▶ [Rows]:
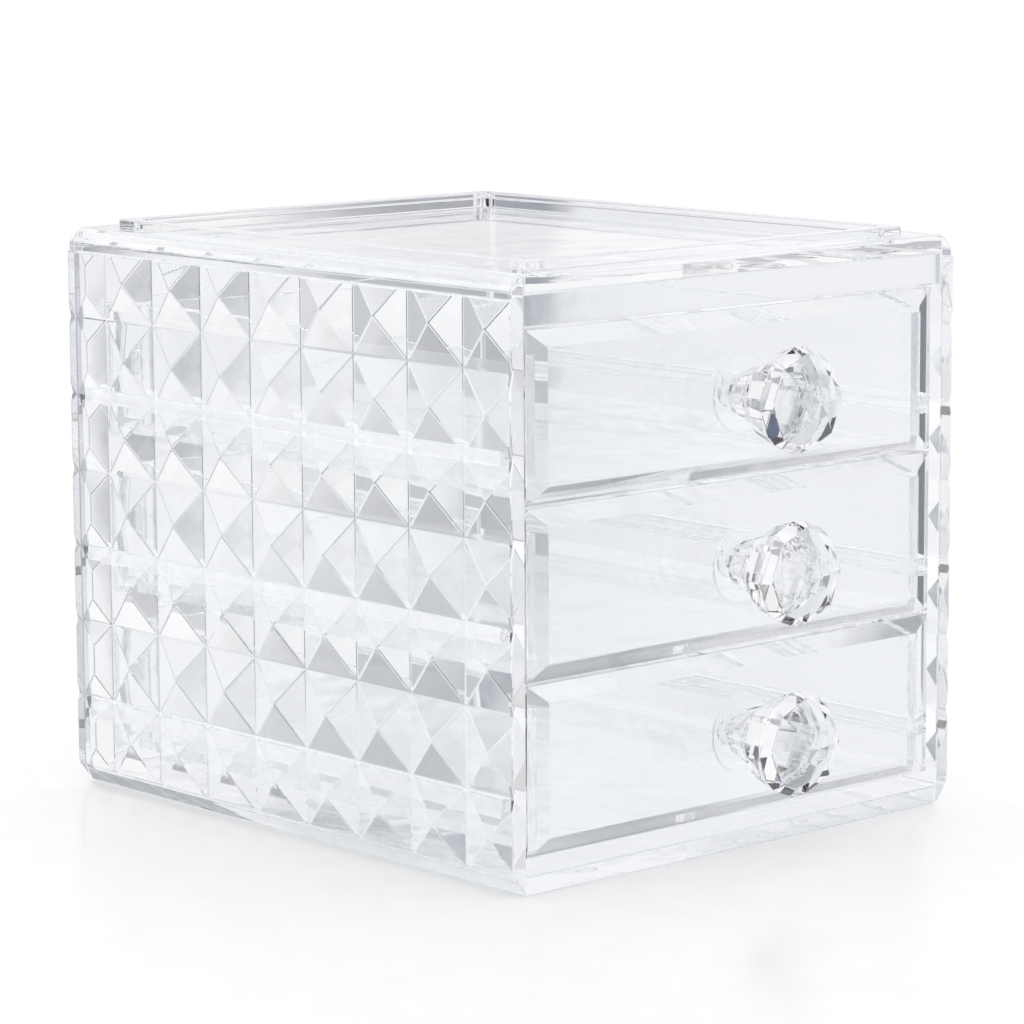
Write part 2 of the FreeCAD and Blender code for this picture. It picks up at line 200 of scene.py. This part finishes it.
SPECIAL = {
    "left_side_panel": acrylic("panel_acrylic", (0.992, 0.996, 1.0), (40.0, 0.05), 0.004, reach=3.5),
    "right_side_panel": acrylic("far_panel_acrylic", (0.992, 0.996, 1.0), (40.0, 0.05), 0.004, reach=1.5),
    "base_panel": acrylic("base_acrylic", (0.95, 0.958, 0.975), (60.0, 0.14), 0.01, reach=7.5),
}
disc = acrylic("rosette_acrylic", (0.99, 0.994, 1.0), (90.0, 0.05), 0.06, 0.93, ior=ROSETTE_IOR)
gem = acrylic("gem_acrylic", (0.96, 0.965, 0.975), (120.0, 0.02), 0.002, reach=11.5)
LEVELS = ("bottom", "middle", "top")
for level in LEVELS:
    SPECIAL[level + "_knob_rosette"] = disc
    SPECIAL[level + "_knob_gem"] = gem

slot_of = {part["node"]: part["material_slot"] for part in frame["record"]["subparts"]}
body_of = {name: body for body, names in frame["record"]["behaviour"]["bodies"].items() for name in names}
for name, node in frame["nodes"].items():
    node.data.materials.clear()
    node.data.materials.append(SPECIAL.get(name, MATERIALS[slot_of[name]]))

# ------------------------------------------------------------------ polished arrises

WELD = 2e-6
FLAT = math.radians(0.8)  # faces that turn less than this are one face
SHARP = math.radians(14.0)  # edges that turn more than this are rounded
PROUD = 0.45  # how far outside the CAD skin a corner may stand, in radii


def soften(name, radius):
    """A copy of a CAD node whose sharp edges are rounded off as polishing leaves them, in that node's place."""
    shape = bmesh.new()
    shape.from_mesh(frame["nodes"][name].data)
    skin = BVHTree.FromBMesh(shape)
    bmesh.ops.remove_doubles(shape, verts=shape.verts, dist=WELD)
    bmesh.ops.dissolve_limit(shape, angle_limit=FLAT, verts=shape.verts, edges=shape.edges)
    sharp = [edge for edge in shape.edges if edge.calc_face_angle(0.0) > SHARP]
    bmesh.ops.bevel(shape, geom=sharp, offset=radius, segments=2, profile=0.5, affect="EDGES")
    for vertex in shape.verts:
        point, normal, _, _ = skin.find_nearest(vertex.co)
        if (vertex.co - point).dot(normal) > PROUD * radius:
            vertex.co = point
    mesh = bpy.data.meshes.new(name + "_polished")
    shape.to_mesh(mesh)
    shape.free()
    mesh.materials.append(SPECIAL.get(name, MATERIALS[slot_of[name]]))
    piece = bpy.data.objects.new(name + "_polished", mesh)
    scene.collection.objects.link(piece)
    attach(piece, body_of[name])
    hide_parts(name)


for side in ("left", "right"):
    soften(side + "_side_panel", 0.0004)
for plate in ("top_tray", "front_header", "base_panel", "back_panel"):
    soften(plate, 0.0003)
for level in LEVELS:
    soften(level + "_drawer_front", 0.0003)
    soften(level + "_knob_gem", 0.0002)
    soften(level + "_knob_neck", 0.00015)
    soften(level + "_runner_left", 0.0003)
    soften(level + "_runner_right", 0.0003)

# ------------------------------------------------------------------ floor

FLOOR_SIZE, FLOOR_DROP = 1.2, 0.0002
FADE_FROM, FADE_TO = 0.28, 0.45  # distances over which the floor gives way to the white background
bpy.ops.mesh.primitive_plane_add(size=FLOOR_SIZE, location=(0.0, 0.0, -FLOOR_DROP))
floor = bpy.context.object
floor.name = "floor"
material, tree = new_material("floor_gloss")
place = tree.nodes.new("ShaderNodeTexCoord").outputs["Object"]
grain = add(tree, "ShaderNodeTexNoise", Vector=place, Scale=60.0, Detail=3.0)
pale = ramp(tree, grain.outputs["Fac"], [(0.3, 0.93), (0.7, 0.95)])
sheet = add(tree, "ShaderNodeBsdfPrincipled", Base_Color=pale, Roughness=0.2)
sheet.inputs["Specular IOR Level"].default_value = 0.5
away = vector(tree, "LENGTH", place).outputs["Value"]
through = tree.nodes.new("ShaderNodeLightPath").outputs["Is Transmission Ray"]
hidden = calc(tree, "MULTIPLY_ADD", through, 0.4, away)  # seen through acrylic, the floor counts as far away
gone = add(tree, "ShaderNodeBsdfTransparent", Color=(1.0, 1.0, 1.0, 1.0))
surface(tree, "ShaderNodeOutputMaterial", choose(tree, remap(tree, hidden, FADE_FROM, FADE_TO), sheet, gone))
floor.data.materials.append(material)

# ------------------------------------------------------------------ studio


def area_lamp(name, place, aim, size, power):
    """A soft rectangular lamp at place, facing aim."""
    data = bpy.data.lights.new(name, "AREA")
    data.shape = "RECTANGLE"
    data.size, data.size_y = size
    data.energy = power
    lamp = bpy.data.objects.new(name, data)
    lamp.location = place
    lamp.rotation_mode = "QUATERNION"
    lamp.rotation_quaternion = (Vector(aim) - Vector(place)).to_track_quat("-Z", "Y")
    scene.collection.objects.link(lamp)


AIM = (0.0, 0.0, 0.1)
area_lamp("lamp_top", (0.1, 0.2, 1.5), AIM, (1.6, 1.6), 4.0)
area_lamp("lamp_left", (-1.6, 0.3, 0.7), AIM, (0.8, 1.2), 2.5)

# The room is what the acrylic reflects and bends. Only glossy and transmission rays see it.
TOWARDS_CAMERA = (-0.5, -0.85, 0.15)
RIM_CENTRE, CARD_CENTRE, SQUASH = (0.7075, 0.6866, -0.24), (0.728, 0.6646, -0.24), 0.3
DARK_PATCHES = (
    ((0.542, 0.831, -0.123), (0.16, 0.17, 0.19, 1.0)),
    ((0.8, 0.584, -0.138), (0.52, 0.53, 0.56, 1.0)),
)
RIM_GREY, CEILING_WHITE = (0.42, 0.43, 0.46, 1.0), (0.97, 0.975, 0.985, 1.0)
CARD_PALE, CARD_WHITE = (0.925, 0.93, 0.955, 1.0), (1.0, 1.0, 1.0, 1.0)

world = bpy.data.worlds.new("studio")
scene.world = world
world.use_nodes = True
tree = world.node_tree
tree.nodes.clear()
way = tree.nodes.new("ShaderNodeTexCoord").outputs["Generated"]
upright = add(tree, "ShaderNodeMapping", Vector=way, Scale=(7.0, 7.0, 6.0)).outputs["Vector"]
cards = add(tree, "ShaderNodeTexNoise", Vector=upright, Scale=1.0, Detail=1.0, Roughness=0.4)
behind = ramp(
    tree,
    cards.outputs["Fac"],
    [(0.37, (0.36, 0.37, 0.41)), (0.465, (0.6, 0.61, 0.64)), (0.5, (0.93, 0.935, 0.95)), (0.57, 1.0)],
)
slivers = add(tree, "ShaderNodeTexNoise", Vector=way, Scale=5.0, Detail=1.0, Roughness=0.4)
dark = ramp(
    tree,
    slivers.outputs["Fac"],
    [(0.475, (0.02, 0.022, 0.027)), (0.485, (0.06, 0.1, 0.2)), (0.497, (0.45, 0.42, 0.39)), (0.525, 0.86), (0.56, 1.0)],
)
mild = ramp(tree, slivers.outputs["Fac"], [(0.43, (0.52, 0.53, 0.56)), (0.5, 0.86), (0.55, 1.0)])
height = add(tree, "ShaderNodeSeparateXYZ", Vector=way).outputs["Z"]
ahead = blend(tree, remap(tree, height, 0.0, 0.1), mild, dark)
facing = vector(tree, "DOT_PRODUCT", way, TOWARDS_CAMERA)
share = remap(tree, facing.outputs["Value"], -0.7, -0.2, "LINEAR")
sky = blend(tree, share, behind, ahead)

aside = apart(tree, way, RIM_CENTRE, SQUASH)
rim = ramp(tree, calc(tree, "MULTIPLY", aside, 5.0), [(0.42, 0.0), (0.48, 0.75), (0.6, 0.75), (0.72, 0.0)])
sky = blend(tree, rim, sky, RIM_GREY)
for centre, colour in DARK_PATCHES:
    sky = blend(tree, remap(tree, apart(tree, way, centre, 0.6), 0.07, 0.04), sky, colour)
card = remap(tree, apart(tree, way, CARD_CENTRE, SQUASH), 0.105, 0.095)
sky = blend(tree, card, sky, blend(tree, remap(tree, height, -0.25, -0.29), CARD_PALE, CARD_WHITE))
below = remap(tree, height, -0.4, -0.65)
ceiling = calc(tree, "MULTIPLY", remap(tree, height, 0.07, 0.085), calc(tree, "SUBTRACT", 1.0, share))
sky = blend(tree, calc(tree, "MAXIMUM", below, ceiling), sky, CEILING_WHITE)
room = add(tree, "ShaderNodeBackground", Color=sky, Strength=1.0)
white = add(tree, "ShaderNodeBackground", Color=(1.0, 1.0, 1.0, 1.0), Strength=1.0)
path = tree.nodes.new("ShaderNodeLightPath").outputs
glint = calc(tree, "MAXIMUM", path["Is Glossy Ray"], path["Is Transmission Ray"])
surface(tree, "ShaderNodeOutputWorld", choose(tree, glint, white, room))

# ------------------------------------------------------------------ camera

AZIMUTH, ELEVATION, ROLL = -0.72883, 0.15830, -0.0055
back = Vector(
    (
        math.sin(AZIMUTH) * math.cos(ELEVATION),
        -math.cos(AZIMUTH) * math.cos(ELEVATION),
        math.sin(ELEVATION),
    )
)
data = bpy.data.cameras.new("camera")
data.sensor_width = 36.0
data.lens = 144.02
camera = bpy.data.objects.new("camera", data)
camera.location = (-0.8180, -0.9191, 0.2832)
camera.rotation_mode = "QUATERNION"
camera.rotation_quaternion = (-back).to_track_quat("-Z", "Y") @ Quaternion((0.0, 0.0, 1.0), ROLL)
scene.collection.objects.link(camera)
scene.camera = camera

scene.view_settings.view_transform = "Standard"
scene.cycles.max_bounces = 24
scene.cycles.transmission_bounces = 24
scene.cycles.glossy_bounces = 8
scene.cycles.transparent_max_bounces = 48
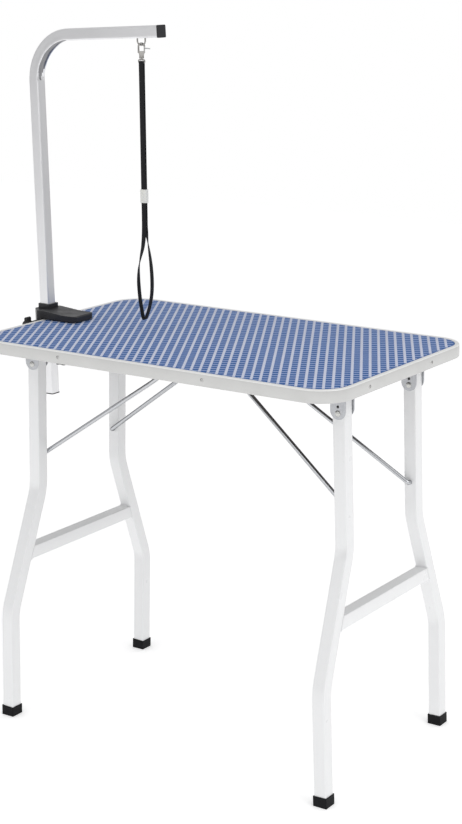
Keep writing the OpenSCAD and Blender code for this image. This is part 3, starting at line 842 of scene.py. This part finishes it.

▶ [Problem to work on]: Begin at the first line of the records above and quote every line verbatim through the one that contains "PROUD = 0.45".

▶ [Exercise answer]:
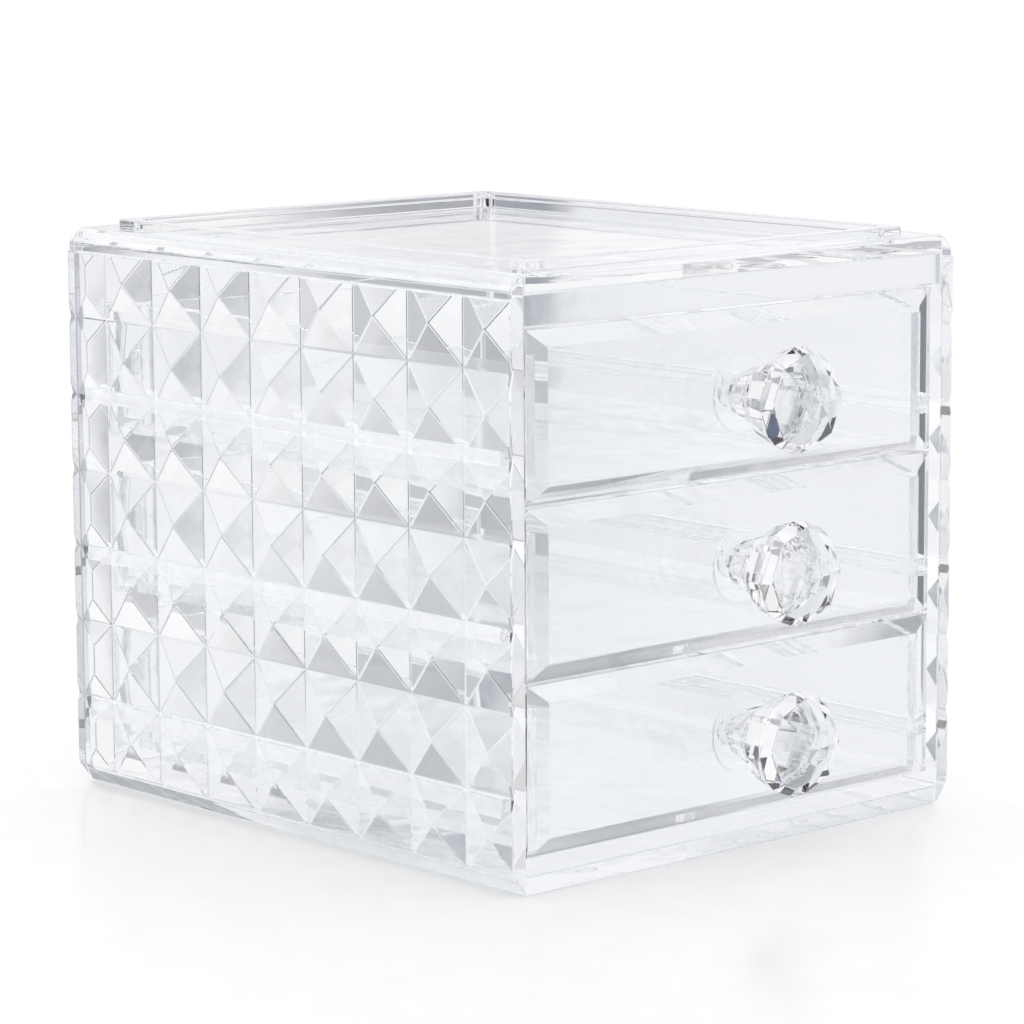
Write part 2 of the FreeCAD and Blender code for this picture. It picks up at line 200 of scene.py. This part finishes it.
SPECIAL = {
    "left_side_panel": acrylic("panel_acrylic", (0.992, 0.996, 1.0), (40.0, 0.05), 0.004, reach=3.5),
    "right_side_panel": acrylic("far_panel_acrylic", (0.992, 0.996, 1.0), (40.0, 0.05), 0.004, reach=1.5),
    "base_panel": acrylic("base_acrylic", (0.95, 0.958, 0.975), (60.0, 0.14), 0.01, reach=7.5),
}
disc = acrylic("rosette_acrylic", (0.99, 0.994, 1.0), (90.0, 0.05), 0.06, 0.93, ior=ROSETTE_IOR)
gem = acrylic("gem_acrylic", (0.96, 0.965, 0.975), (120.0, 0.02), 0.002, reach=11.5)
LEVELS = ("bottom", "middle", "top")
for level in LEVELS:
    SPECIAL[level + "_knob_rosette"] = disc
    SPECIAL[level + "_knob_gem"] = gem

slot_of = {part["node"]: part["material_slot"] for part in frame["record"]["subparts"]}
body_of = {name: body for body, names in frame["record"]["behaviour"]["bodies"].items() for name in names}
for name, node in frame["nodes"].items():
    node.data.materials.clear()
    node.data.materials.append(SPECIAL.get(name, MATERIALS[slot_of[name]]))

# ------------------------------------------------------------------ polished arrises

WELD = 2e-6
FLAT = math.radians(0.8)  # faces that turn less than this are one face
SHARP = math.radians(14.0)  # edges that turn more than this are rounded
PROUD = 0.45  # how far outside the CAD skin a corner may stand, in radii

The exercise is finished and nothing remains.